| WORK TO BE COMPLETED |
Filter for the word "this" and keep each matching line.

| DATA ENTRIES |

········

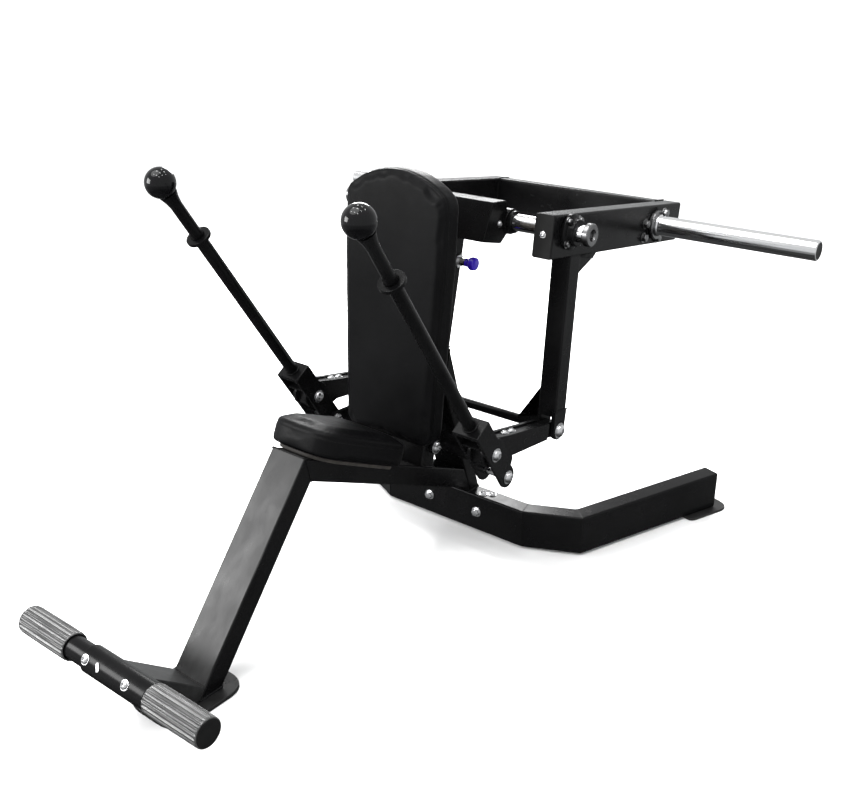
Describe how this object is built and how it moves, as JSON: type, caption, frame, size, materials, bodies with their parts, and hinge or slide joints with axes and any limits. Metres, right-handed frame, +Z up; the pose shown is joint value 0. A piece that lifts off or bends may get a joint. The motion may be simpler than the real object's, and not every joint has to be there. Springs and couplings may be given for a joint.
{
  "type": "hip thrust machine",
  "caption": "Plate-loaded hip thrust machine with a pivoting weight carriage, assist levers, a sloped seat, a reclining backrest and a foot bar.",
  "frame": {"origin": "on the floor, in the machine's mid-plane, under the front leg's foot plate", "axes": "+Z up, +Y from the foot bar to the rear of the machine, +X to the seated user's left"},
  "size_m": [1.45, 1.7086, 1.0239],
  "materials": {
    "black_paint": "glossy black powder coat",
    "chrome": "polished",
    "vinyl": "black upholstery vinyl with edge seams",
    "plywood": "black stained board",
    "grip_rubber": "ribbed grey rubber",
    "foot_rubber": "smooth black rubber",
    "black_ball": "glossy black",
    "blue_plastic": "glossy blue-violet"
  },
  "bodies": {
    "frame": {"base_front_tube": "black_paint", "base_corner_left": "black_paint", "base_corner_right": "black_paint", "base_rail_left": "black_paint", "base_rail_right": "black_paint", "rear_foot_left": "foot_rubber", "rear_foot_right": "foot_rubber", "front_foot_plate": "black_paint", "front_leg": "black_paint", "spine": "black_paint", "foot_bar_arm": "black_paint", "foot_bar_sleeve": "black_paint", "foot_bar_tube": "black_paint", "foot_grip_left": "grip_rubber", "foot_grip_right": "grip_rubber", "seat_board": "plywood", "seat_pad": "vinyl", "post": "black_paint", "head_bracket": "black_paint", "axle": "chrome", "axle_cap_left": "chrome", "axle_cap_right": "chrome", "lever_cross_tube": "black_paint", "lever_bracket_left": "black_paint", "lever_bracket_right": "black_paint", "rear_brace": "black_paint", "backrest_hinge_bolt": "chrome", "pull_pin_housing": "chrome"},
    "carriage": {"carriage_rear_beam": "black_paint", "carriage_lower_rod": "black_paint", "carriage_arm_left": "black_paint", "carriage_arm_right": "black_paint", "carriage_bar_left": "black_paint", "carriage_bar_right": "black_paint", "carriage_lower_pin_left": "chrome", "carriage_lower_pin_right": "chrome", "axle_bearing_left": "black_paint", "axle_bearing_right": "black_paint", "horn_flange_left": "chrome", "horn_flange_right": "chrome", "plate_horn_left": "chrome", "plate_horn_right": "chrome"},
    "lever_left": {"lever_head_left": "black_paint", "lever_rod_left": "black_paint", "lever_collar_left": "black_paint", "lever_knob_left": "black_ball", "link_bolt_left": "chrome"},
    "lever_right": {"lever_head_right": "black_paint", "lever_rod_right": "black_paint", "lever_collar_right": "black_paint", "lever_knob_right": "black_ball", "link_bolt_right": "chrome"},
    "link_left": {"lever_link_left": "black_paint"},
    "link_right": {"lever_link_right": "black_paint"},
    "backrest": {"backrest_pad": "vinyl", "backrest_board": "plywood", "backrest_hinge": "black_paint", "backrest_sector": "chrome"},
    "pull_pin": {"pull_pin_plunger": "blue_plastic"}
  },
  "joints": [
    {"name": "carriage_pivot", "type": "hinge", "parent": "frame", "child": "carriage", "pos_m": [0, 0.898, 0.848], "axis": [1, 0, 0], "range_deg": [0, 7]},
    {"name": "lever_left_pivot", "type": "hinge", "parent": "frame", "child": "lever_left", "pos_m": [0.274, 0.67, 0.32], "axis": [1, 0, 0], "range_deg": [-42.5, 0]},
    {"name": "lever_right_pivot", "type": "hinge", "parent": "frame", "child": "lever_right", "pos_m": [-0.274, 0.67, 0.32], "axis": [1, 0, 0], "range_deg": [-42.5, 0]},
    {"name": "link_left_pivot", "type": "hinge", "parent": "lever_left", "child": "link_left", "pos_m": [0.274, 0.62009, 0.39475], "axis": [1, 0, 0], "range_deg": [0, 39.5]},
    {"name": "link_right_pivot", "type": "hinge", "parent": "lever_right", "child": "link_right", "pos_m": [-0.274, 0.62009, 0.39475], "axis": [1, 0, 0], "range_deg": [0, 39.5]},
    {"name": "backrest_recline", "type": "hinge", "parent": "frame", "child": "backrest", "pos_m": [0, 0.722, 0.303], "axis": [1, 0, 0], "range_deg": [-7.5, 0]},
    {"name": "pull_pin_slide", "type": "slide", "parent": "frame", "child": "pull_pin", "axis": [1, 0, 0], "range_m": [0, 0.012], "stiffness_N_per_m": 600, "springref_m": -0.004}
  ],
  "couplings": [
    {"joint": "lever_left_pivot", "follows": "carriage_pivot", "ratio": -5.94},
    {"joint": "lever_right_pivot", "follows": "carriage_pivot", "ratio": -5.94},
    {"joint": "link_left_pivot", "follows": "carriage_pivot", "ratio": 5.5},
    {"joint": "link_right_pivot", "follows": "carriage_pivot", "ratio": 5.5}
  ]
}
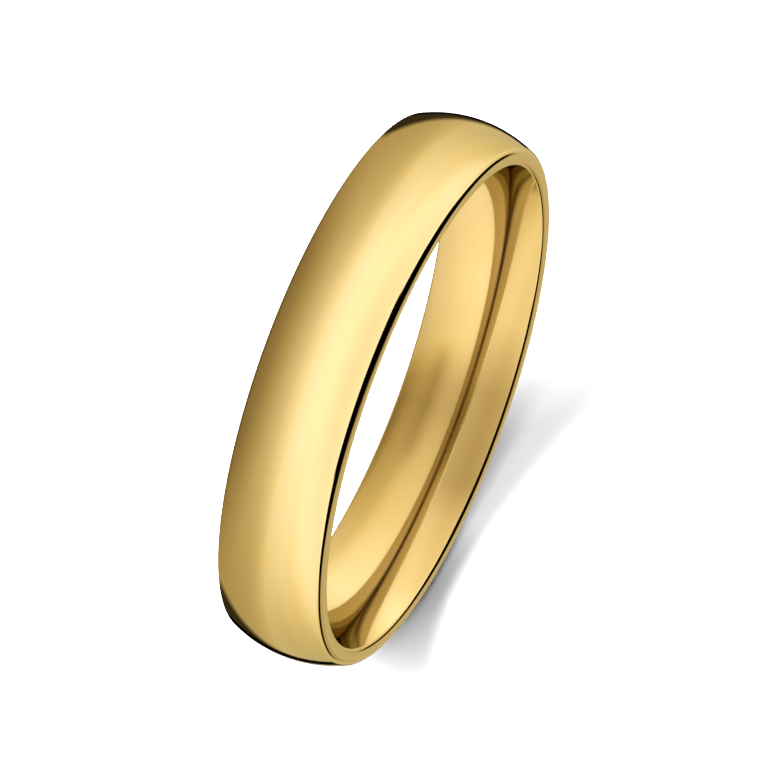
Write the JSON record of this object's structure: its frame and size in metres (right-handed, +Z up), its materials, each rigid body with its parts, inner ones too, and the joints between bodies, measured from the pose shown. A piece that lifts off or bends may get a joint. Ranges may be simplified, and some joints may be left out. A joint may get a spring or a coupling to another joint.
{
  "type": "wedding band",
  "caption": "Plain polished yellow gold ring, domed outside and inside, worn on a finger.",
  "frame": {"origin": "centre of the band, on the axis of its bore and at the middle of its width", "axes": "+Y along the bore, the ring stands upright in the XZ plane, +Z up"},
  "size_m": [0.0202, 0.004, 0.0202],
  "materials": {
    "gold": "high polish yellow gold"
  },
  "bodies": {
    "root": {"band": "gold"}
  },
  "joints": []
}
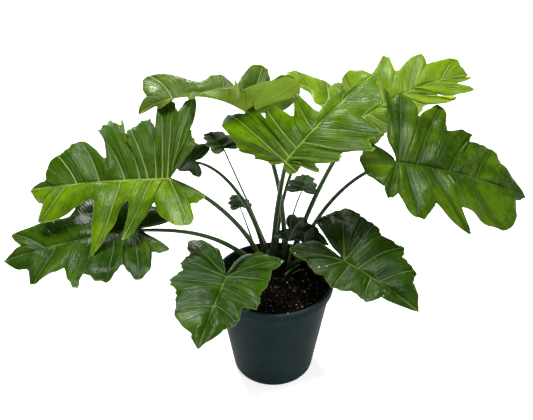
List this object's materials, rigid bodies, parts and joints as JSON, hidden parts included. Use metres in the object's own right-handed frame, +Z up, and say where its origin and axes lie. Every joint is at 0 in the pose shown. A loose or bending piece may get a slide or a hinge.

········

| WRITTEN REPLY |
Describe how this object is built and how it moves, as JSON: type, caption, frame, size, materials, bodies with their parts, and hinge or slide joints with axes and any limits. Metres, right-handed frame, +Z up; the pose shown is joint value 0. A piece that lifts off or bends may get a joint. The motion may be simpler than the real object's, and not every joint has to be there. Springs and couplings may be given for a joint.
Write the JSON record of this object's structure: its frame and size in metres (right-handed, +Z up), its materials, each rigid body with its parts, inner ones too, and the joints between bodies, measured from the pose shown. A piece that lifts off or bends may get a joint. Ranges may be simplified, and some joints may be left out. A joint may get a spring or a coupling to another joint.
List this object's materials, rigid bodies, parts and joints as JSON, hidden parts included. Use metres in the object's own right-handed frame, +Z up, and say where its origin and axes lie. Every joint is at 0 in the pose shown. A loose or bending piece may get a slide or a hinge.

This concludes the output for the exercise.